The “red one” is none other than the Emergency Power Off button, and here on the east coast it’s pretty hard to build a data center without one. What?! You don’t have one? Shhhh…I won’t tell. You’re secret is safe with me. Here’s what a real EPO red button looks like in case you’ve never seen one.
Notice the label. I firmly believe it should also say “UPDATE YOUR RESUME BEFORE PRESSING” as pressing this is in most cases is a resume-generating, if not career-ending event. Why? When activated, this button’s job is to do one thing, and one thing only: cut the power to your data center. All of it. Let that sink in for a moment. Think through that what that would mean in your shop. No power. No sound. Just deafening silence, that is of course, unless you pressed it by accident and the silence gives way to the sound of clanging pitch forks and the smell of torches being lit over in the end-user community.
I am obviously a bit biased about this topic. I don’t think these systems are necessary, but you should do some research and draw your own conclusions. I am 100% all for safety, but from the historical evidence I’ve seen, the risk that EPO is designed to mitigate is lower than what you’re exposed to driving to work every day. APC’s white paper #22 pretty much nails it:
EPO is a subsystem that is specifically designed to override all redundancy and fault tolerance built into the
network-critical physical infrastructure (NCPI), thereby putting the entire network at risk. EPO operation is
one of the largest causes of unplanned data center shutdown.

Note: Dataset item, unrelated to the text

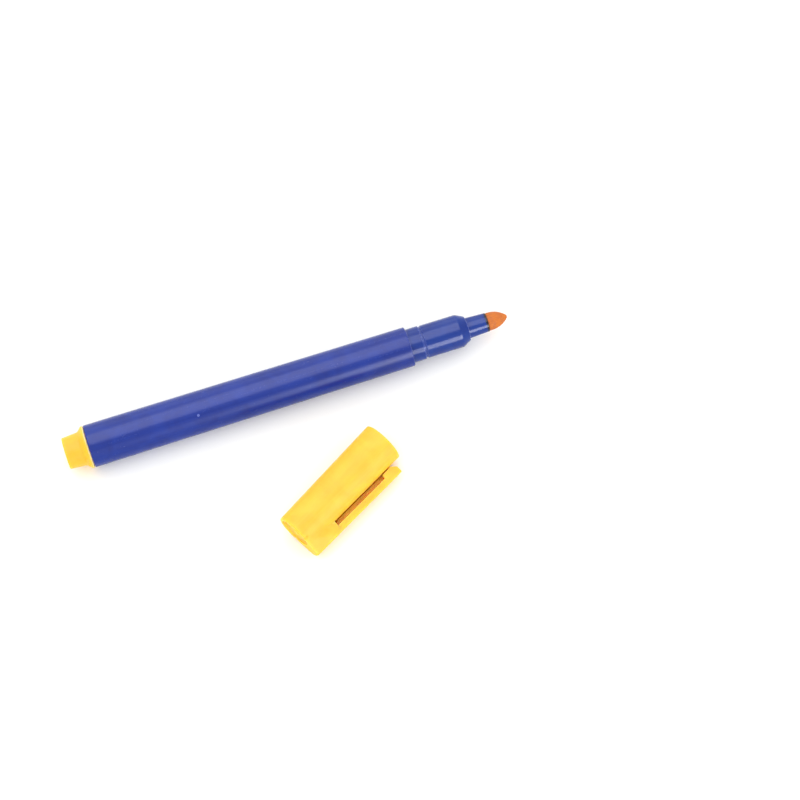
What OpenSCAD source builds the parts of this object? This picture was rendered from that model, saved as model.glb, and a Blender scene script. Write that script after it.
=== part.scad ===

The design of an EPO system must
therefore try to prevent any possibility of accidental operation, and it must minimize deliberate operation for
any reason other than a valid life-threatening emergency. [Emphasis mine]
Red buttons are no panacea, but we are nevertheless forced to install then, and then make them nigh unto impossible to press unless you Really Mean It. Note in the photo above that the button is both recessed and protected by a plastic cover. Without the plastic cover, the recessed nature of the button is the only thing preventing it from accidentally being bumped and also hopefully slows down a would-be pusher enough to stop and ask “Do I Really Mean It?” Speaking of the cover, note also the small gray loop of wire in the upper left corner of the housing – we opted to install covers with alarms. Lifting the cover results in a piercing electronic squeal capable of penetrating 2-hour fire-rated walls and forces one once again to stop and ask “Do I Really Mean It?” Cover alarms are designed to stop non-data center savvy electricians and others from innocently doing something disastrous, such as pressing the red button before installing a new circuit breaker. Yes, it happens. Well, the label does contain the word “off”, doesn’t it? Changing the label from “Electrical Power Off” to “Emergency Power Off” tends to alter the results little. The word “off” seems to be the Pavlovian trigger.
Disarming Considerations
As I write this, our EPO system is being expanded to accommodate the growth of our operations. If you are building a new data center with EPO, make sure the designer includes a way to disable the system during maintenance and expansion activities. This seems like an obvious feature to include, but don’t take it for granted. This is also a handy feature to have if your operations are prone to having “civilians” in the data center, i.e. those who are unfamiliar with the various buttons and switches on the walls. It is very reassuring to be able to disarm the red buttons while such folks are meandering about the room. Even when escorted, such folks have been known to find ways to activate the EPO system, either accidentally by bumping a non-recessed red button, or deliberately pushing it out of curiosity when no one is watching.
A Marriage Made In Hell
Once you have an EPO system in place, you will have to learn to live with it. It is a risk that must be managed like all the others. If you’re building a new data center, you at least have the opportunity to design and build it properly, and then test it without jeopardizing your operations. Retrofitting an existing data center with EPO or expanding an existing system is a different matter entirely. You will want to engage an engineering firm and electricians that are very experienced with EPO systems, as most electricians are not familiar with the complexities involved with wiring EPO into a live data center environment. There is no second chance to get it right.
Here is scary story that makes my point. Cutting to the chase, the article states:
About a month after opening a new facility in March 2003, Roberts, the director of data center services for Novi, Mich.-based Trinity Health, got a call. It was Easter morning, and a contractor had accidentally activated the EPO switch as he tried to replace a module connecting the button to the fire alarm system. According to Roberts, the fiasco “took the data center out.”
“We went out at 8:30 that morning,” he said. “By 11:30 that night, we were probably 95% up and going, so we were pretty lucky. But from that day forward, I tried to lessen the effect of this EPO.”
Lessen the effect indeed. This not the kind of resurrection we want to be talking about on Easter Sunday.
Stress Relief Department
After all of this talk about outages, and with my own data center’s EPO being modified as we speak, it’s time for some needed stress relief:
Happy Easter!
//spk
P.S. I did press the red button, several times actually, but it wasn’t in a live situation. It was during the initial testing of our system. The lead engineer said “May as well press it now if you want, because you never will again.” Hopefully he was a genuine prophet.